The importance of contact

When potential customers visit your website and decide to fill in your contact form and click “submit”, they are taking a leap of faith. They have given you something of themselves and trust you to give something back in the form of information or, at the very least, acknowledgment. They are alone in the wilderness until you respond, and if you don’t, you have broken that trust and lost a customer.
And the thing is that you may never know this.
That’s why one of the most important website maintenance tasks you can perform is to test your contact form on a regular basis by actually using it to send yourself a message.
Three common culprits are:
Problem 1: Your form-to-mail script is broken or obsolete
Evidence: When you try to submit the form, you’ll get an error message on the site with technical language that probably includes keywords like “configuration”, “script”, “PHP”, “Perl”, and/or “CGI”. This is a sign of a “server-side” problem.
Solution: If your contact form used to work fine, and you know that nothing has changed on your end, find out if your web hosting service has made recent updates that affect the use of mail forms. If so, they will tell you what to do to get mail forms working again (you may need to use a different script). If not, there may be a temporary glitch in the system.

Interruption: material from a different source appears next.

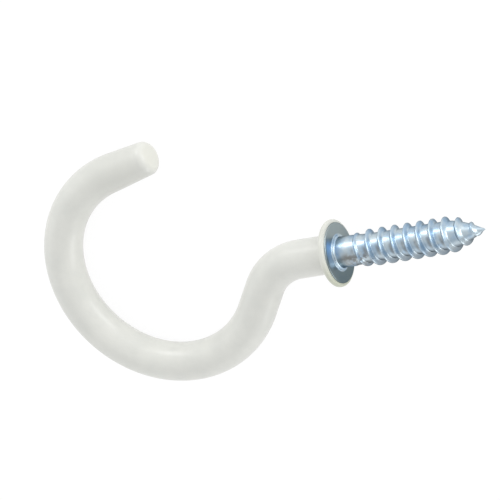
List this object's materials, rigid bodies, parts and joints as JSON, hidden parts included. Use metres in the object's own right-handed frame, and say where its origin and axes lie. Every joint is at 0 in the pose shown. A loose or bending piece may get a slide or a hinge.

Problem 2: Your email address has changed or become defunct
Evidence: The message will never arrive in your inbox, or maybe you’ll get a delivery failure notice in your email (unlikely).
Solution: Check the email address in the form script to make sure it’s up-to-date. Better than using an address that directs to a specific person (bob@email.com), use a generic address that can be checked by anyone in the company (contact@email.com) and which won’t become defunct when Bob leaves the company.
Problem 3: Your spam filter is overzealous and intercepting good mail
Evidence: If your email spam filter is set to delete spam automatically, the message will never arrive in your inbox. If it first goes in a spam folder, you should find your message there.
Solution: Choose a unique keyword to be included in the subject line of emails sent from your contact form, such as the name of your business (this would be done in the code for the contact form itself or in the script) and also set an email filter in your mail programme so that anything with that keyword in the subject line is not labelled spam and will be allowed into the inbox.
Otherwise, it’s a matter of…
Problem 4: Your customer service is crap
Evidence: You’re getting messages and not bothering to respond.
Solution: Pull your socks up and quit losing business that’s coming to you!